The exercise asks for every line of the data to be reproduced exactly.

━━ Raw data ━━

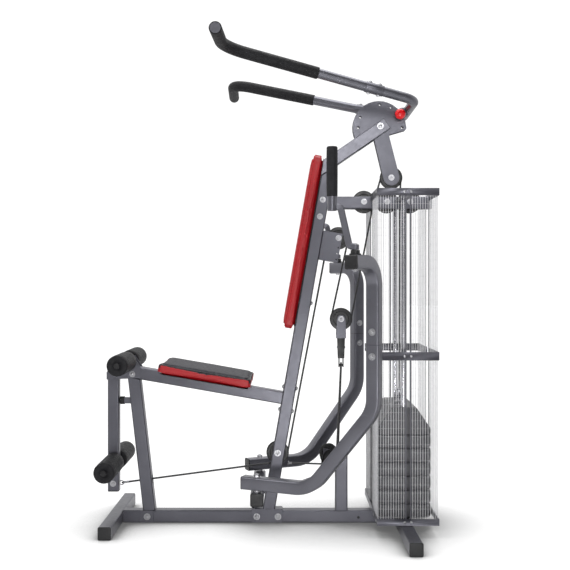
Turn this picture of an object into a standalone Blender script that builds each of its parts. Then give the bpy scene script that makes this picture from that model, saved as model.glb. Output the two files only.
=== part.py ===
"""Multi station home gym: frame, weight stack, leg developer, press arms and lat lever.

Metres, +Z up. The user faces -X, the weight stack stands at +X, and the machine is mirrored about
Y = 0, where -Y is the near side. The origin is on the floor under the middle of the whole machine.
"""

import math

import bmesh
import bpy
from mathutils import Matrix, Vector

# ---------------------------------------------------------------- driving dimensions
GAP = 0.0003
TUBE = 0.050
TUBE_WALL = 0.002
TUBE_CHAMFER = 0.004
HALF = TUBE / 2

FRONT_FOOT_X = -0.615
FRONT_FOOT_HALF = 0.282
REAR_FOOT_X = 0.5355
REAR_FOOT_HALF = 0.494

TILT = math.radians(9.9)
UPRIGHT_BASE = Vector((0.0018, 0.0, 0.050))
UPRIGHT_PLATE_TOP = 0.0556
CROSS_TUBE_X = -0.0405
CROSS_TUBE_Z = 0.1375
CROSS_TUBE_HALF = 0.221

POST_BOTTOM_X = -0.4842
POST_LEAN = math.atan(0.063 / 0.5495)

SEAT_BEAM_START = Vector((-0.5765, 0.0, 0.6171))
CHEEK_THICKNESS = 0.003
SEAT_START = 0.142
SEAT_END = 0.508
SEAT_TOP = 0.068
SEAT_HALF_WIDTH = 0.169

BACK_START = 0.746
BACK_END = 1.446
BACK_FRONT = 0.0743
BACK_HALF_WIDTH = 0.130

LEVER_PIVOT = Vector((-0.6255, 0.0, 0.596))
LEVER_X = -0.6305
LEVER_TUBE = 0.045
LEVER_TOP = 0.616
LEVER_BOTTOM = 0.129
THIGH_AXLE = (-0.574, 0.656)
ANKLE_AXLE = (-0.6245, 0.246)
AXLE_RADIUS = 0.010
AXLE_HALF = 0.256
ROLLER_RADIUS = 0.041
ROLLER_INNER = 0.030
ROLLER_OUTER = 0.250
LEG_EYE = Vector((-0.5985, 0.0, 0.158))

TOP_BEAM_Z = 1.301
TOP_BEAM_END = 0.6655
BOOM_END = Vector((0.4841, 0.0, 1.623))
BOOM_SLOPE = math.radians(34.4)

PULLEY_RADIUS = 0.046
PULLEY_GROOVE = 0.0365
PULLEY_HALF_WIDTH = 0.009
GROOVE_HALF_WIDTH = 0.0035
PULLEY_SIDES = 20
CABLE_RADIUS = 0.0030
CABLE_STEP = math.radians(20)
CABLE_RUN = (PULLEY_GROOVE + CABLE_RADIUS + GAP) / math.cos(CABLE_STEP / 2)

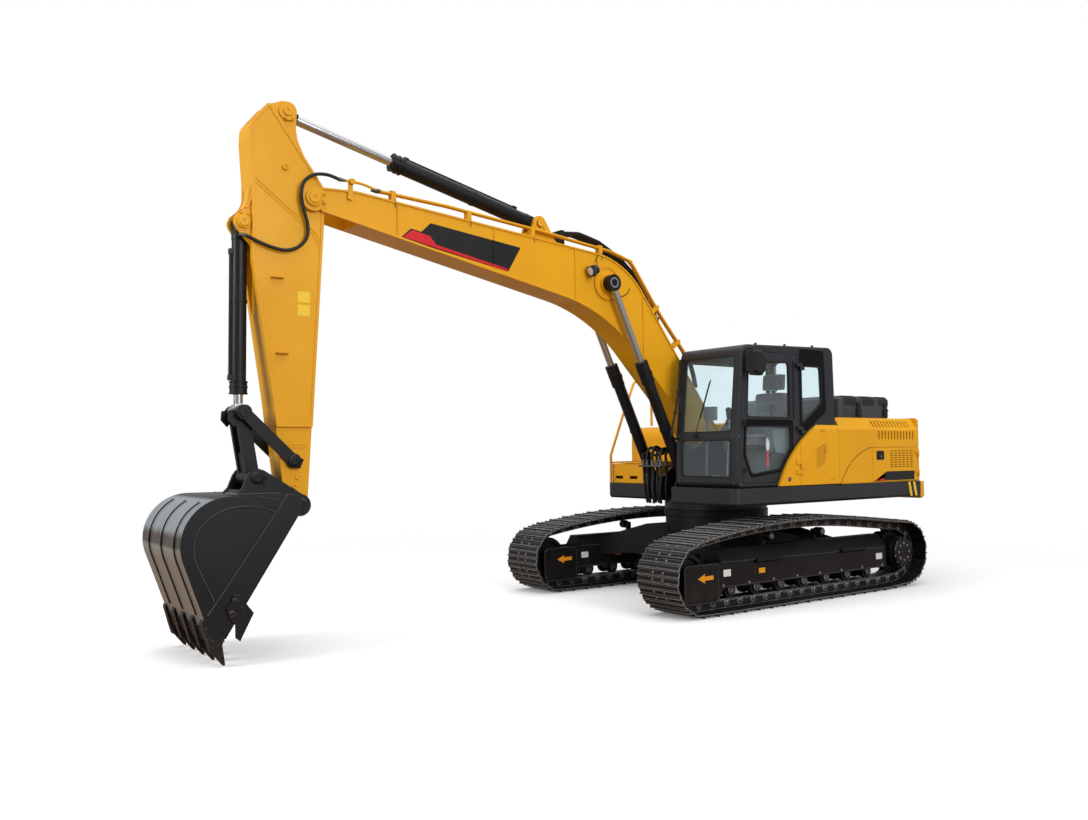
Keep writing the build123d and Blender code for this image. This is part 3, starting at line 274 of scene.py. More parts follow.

━━━

### Exercise answer
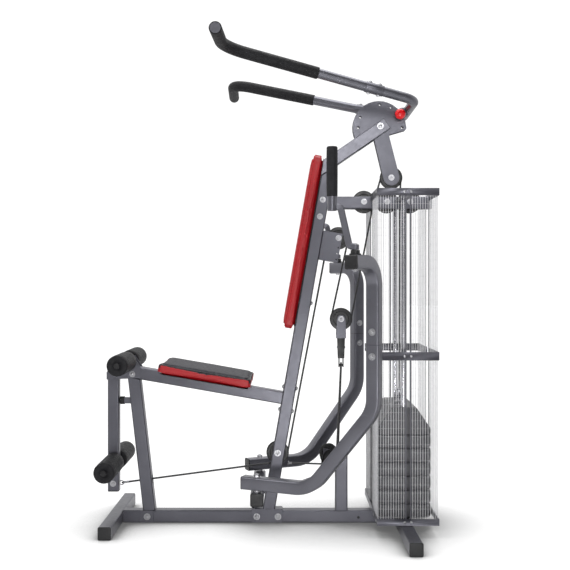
Turn this picture of an object into a standalone Blender script that builds each of its parts. Then give the bpy scene script that makes this picture from that model, saved as model.glb. Output the two files only.
=== part.py ===
"""Multi station home gym: frame, weight stack, leg developer, press arms and lat lever.

Metres, +Z up. The user faces -X, the weight stack stands at +X, and the machine is mirrored about
Y = 0, where -Y is the near side. The origin is on the floor under the middle of the whole machine.
"""

import math

import bmesh
import bpy
from mathutils import Matrix, Vector

# ---------------------------------------------------------------- driving dimensions
GAP = 0.0003
TUBE = 0.050
TUBE_WALL = 0.002
TUBE_CHAMFER = 0.004
HALF = TUBE / 2

FRONT_FOOT_X = -0.615
FRONT_FOOT_HALF = 0.282
REAR_FOOT_X = 0.5355
REAR_FOOT_HALF = 0.494

TILT = math.radians(9.9)
UPRIGHT_BASE = Vector((0.0018, 0.0, 0.050))
UPRIGHT_PLATE_TOP = 0.0556
CROSS_TUBE_X = -0.0405
CROSS_TUBE_Z = 0.1375
CROSS_TUBE_HALF = 0.221

POST_BOTTOM_X = -0.4842
POST_LEAN = math.atan(0.063 / 0.5495)

SEAT_BEAM_START = Vector((-0.5765, 0.0, 0.6171))
CHEEK_THICKNESS = 0.003
SEAT_START = 0.142
SEAT_END = 0.508
SEAT_TOP = 0.068
SEAT_HALF_WIDTH = 0.169

BACK_START = 0.746
BACK_END = 1.446
BACK_FRONT = 0.0743
BACK_HALF_WIDTH = 0.130

LEVER_PIVOT = Vector((-0.6255, 0.0, 0.596))
LEVER_X = -0.6305
LEVER_TUBE = 0.045
LEVER_TOP = 0.616
LEVER_BOTTOM = 0.129
THIGH_AXLE = (-0.574, 0.656)
ANKLE_AXLE = (-0.6245, 0.246)
AXLE_RADIUS = 0.010
AXLE_HALF = 0.256
ROLLER_RADIUS = 0.041
ROLLER_INNER = 0.030
ROLLER_OUTER = 0.250
LEG_EYE = Vector((-0.5985, 0.0, 0.158))

TOP_BEAM_Z = 1.301
TOP_BEAM_END = 0.6655
BOOM_END = Vector((0.4841, 0.0, 1.623))
BOOM_SLOPE = math.radians(34.4)

PULLEY_RADIUS = 0.046
PULLEY_GROOVE = 0.0365
PULLEY_HALF_WIDTH = 0.009
GROOVE_HALF_WIDTH = 0.0035
PULLEY_SIDES = 20
CABLE_RADIUS = 0.0030
CABLE_STEP = math.radians(20)
CABLE_RUN = (PULLEY_GROOVE + CABLE_RADIUS + GAP) / math.cos(CABLE_STEP / 2)

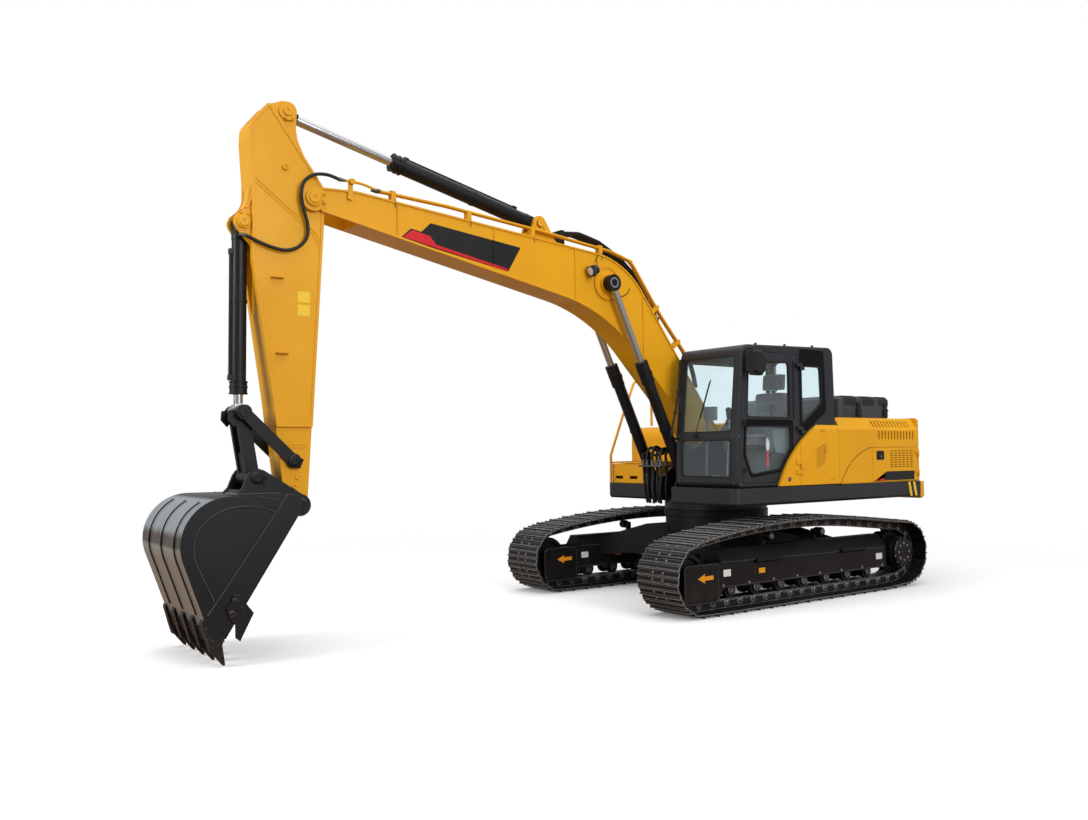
Keep writing the build123d and Blender code for this image. This is part 3, starting at line 274 of scene.py. More parts follow.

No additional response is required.